Basically I've created ComponentConfig this way:

// Keep the original implementation
type PickOptionalProps<T> = Pick<T, {
    [K in keyof T]-?: T extends Record<K, T[K]> ? never : K
}[keyof T]>

// Transform all properties as required
type TransformKeysAsRequired<T> = {
  [P in keyof T]-?: T[P];
}

interface ComponentConfig<P extends {}> {
  displayName: string,
  // I pick the optional props and transform them as required
  defaultProps?: TransformKeysAsRequired<PickOptionalProps<P>>, 
  // Just transform the props as required
  render(props: TransformKeysAsRequired<P>): any
}

Please, tell me if I misunderstood your issue.

Answer 5

I think that what you're looking for is something like this:

type HelloWorldProps = {
  name?: string
}

export default function HelloWorld({ name = "World"}: HelloWorldProps) {
    return <>HELLO {name.toUpperCase()}</>
}

The main issue you were likely having is that string isn't a valid ReactElement. Components need to return a ReactElement. We wrap the string in a fragment, which is a ReactElement, and return it. Typescript will infer the correct type for the function.

Answer 6

The reason there's a compile error on your code is because, indeed, props.name could be undefined.

To fix it you can simply change the type declaration from

type GreeterProps = {
  name?: string // the ? after name means name must be undefined OR string
}

to

type GreeterProps = {
  name: string // name must be a string
}

What if you really want props.name to be able to be left undefined?

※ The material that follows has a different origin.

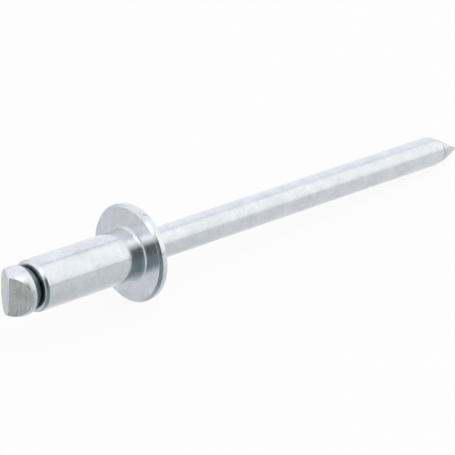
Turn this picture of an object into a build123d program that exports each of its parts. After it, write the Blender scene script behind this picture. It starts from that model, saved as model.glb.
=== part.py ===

You could just change the logic inside render, an example would be:

render(props) {
  if (this.props.name === undefined) return 'You don\'t have a name =/';
  return 'HELLO ' + props.name.toUpperCase();
}

Why you would need to do that?

The answer is very simple, if props.name can be undefined you'd just call .toUpperCase on undefined. Test on your console what happens if you do (PS.: On a real app the result would be even messier).

Further notes

By the way, on a typical TypeScript + React App you'd declare default props using

  public static defaultProps = {
    ...
  };

instead of the approach you've used.